For Yglesias to claim that Australia has not benefited disproportionately from China’s growth is just plain wrong, based on any objective reading of the data.
A final criticism of Yglesias thesis is that Australia’s headline economic performance has been juiced by Australia’s world beating population growth, mostly from immigration. Since 2005, Australia’s population has grown by 1.7% per annum, well above its long-run average growth rate of 1.3%. While Australia’s economy has grown by around 12% since the onset of the GFC, per capita GDP has grown by just under 4% (see next chart).
Moreover, if recessions were measured how they should be – by looking at the growth in per capita GDP (amongst other measures) – then Australia did in fact experience a shallow recession when trend per capita growth fell for three consecutive quarters between December 2008 and June 2009.
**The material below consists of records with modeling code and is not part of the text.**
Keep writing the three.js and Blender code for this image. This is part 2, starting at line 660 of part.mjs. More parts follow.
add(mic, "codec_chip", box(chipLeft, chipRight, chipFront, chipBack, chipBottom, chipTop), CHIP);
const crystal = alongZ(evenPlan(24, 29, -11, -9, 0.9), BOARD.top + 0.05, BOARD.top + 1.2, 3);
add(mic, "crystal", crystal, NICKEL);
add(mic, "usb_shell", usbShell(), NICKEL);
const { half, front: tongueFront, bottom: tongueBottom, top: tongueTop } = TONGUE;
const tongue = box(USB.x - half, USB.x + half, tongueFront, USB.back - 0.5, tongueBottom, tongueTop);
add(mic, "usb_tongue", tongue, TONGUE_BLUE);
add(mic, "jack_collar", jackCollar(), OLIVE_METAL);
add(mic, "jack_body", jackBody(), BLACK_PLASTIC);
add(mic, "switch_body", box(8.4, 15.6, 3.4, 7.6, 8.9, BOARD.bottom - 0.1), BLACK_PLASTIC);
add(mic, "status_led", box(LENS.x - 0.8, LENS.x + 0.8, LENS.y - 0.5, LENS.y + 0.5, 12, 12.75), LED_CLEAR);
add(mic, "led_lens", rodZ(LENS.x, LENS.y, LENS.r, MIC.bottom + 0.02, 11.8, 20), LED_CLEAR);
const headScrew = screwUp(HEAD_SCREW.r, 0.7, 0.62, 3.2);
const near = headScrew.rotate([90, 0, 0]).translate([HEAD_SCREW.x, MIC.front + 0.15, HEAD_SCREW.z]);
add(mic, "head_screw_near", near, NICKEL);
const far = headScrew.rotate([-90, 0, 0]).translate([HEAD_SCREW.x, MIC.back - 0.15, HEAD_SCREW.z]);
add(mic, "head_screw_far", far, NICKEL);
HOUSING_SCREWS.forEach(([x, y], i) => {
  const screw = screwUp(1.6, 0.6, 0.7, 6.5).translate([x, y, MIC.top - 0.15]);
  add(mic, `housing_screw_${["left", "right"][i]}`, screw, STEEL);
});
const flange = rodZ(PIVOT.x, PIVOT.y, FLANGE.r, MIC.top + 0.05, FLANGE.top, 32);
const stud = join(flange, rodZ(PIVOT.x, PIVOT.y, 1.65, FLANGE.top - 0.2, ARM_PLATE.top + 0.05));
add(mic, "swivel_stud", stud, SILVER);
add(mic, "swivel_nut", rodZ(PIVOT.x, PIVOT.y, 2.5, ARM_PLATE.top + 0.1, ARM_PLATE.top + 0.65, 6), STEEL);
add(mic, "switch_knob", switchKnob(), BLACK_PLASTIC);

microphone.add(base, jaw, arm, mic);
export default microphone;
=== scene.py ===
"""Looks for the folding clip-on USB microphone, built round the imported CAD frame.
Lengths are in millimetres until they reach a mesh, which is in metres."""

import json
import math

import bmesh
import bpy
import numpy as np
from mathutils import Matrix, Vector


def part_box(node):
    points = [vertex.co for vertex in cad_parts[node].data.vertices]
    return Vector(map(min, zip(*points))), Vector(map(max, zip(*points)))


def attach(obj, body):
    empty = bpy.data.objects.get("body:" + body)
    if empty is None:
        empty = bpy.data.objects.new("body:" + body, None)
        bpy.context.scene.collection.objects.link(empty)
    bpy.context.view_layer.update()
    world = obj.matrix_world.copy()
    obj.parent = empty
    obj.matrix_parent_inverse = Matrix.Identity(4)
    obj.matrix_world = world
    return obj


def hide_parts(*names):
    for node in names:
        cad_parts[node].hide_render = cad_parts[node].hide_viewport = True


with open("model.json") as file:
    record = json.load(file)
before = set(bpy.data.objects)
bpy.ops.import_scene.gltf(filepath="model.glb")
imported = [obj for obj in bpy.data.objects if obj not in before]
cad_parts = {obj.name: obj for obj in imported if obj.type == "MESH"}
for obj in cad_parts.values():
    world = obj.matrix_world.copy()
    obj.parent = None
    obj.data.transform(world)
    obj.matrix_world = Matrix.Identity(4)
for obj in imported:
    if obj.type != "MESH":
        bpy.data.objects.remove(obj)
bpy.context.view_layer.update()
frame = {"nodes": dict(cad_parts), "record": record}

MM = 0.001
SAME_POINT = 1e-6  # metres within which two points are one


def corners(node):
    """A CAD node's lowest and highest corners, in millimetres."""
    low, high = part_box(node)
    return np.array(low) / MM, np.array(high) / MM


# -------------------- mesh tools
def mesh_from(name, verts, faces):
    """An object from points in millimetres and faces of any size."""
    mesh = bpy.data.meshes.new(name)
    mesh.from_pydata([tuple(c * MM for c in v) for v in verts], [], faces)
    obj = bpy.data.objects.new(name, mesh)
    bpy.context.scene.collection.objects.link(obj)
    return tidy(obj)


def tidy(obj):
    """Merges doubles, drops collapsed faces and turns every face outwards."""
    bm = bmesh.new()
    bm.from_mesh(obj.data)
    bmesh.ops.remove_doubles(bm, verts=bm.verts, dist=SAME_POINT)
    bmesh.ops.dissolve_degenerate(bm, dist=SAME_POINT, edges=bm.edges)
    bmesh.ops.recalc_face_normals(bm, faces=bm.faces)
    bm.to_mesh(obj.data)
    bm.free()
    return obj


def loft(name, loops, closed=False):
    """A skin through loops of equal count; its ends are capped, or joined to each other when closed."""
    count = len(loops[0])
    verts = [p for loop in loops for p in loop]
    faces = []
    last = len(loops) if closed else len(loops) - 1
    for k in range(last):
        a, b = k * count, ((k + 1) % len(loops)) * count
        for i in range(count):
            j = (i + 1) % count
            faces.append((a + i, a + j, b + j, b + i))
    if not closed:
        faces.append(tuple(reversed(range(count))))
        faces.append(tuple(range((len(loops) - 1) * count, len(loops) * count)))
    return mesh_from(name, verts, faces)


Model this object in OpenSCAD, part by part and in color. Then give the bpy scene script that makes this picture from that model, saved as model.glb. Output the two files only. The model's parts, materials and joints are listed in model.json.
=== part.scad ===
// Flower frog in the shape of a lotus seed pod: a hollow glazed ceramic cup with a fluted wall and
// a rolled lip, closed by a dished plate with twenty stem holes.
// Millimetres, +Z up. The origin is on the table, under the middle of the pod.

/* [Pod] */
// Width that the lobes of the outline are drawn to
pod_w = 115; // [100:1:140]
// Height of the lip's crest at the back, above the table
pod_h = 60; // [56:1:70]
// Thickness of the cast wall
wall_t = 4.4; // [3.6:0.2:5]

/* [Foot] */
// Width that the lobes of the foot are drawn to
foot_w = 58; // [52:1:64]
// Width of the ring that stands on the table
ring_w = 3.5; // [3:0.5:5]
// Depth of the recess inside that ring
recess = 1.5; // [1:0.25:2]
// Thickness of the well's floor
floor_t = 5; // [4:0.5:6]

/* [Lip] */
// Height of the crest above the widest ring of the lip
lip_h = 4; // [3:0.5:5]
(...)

All of this is not to say that Australia’s economic performance has not been good over the past 20 or so years when measured against other developed nations. It has. Rather the point of this analysis is to show that Australia’s performance cannot simply be put down to good management by the RBA, and that a wide range of other factors have played important roles, some of which are not sustainable.
Australia’s big test will come over the next five years as it deals with the unwinding of the once-in-a-century commodity price and mining capex booms. If it survives these events will little trouble, then Yglesias can claim that we are different.
Finally, as an aside, Yglesias central theme that the RBA can manage the Australian economy is inherently flawed. Monetary policy is a demand management tool only, aimed at smoothing the economic cycle. Real economic progress requires ongoing micro-economic (structural) reform aimed at boosting competition, innovation and productivity, not continual tinkering of the cost of credit. Australia undertook reform in the mid-1980s and early-1990s to great effect. If it wants to enjoy ongoing rising living standards, it must do so again.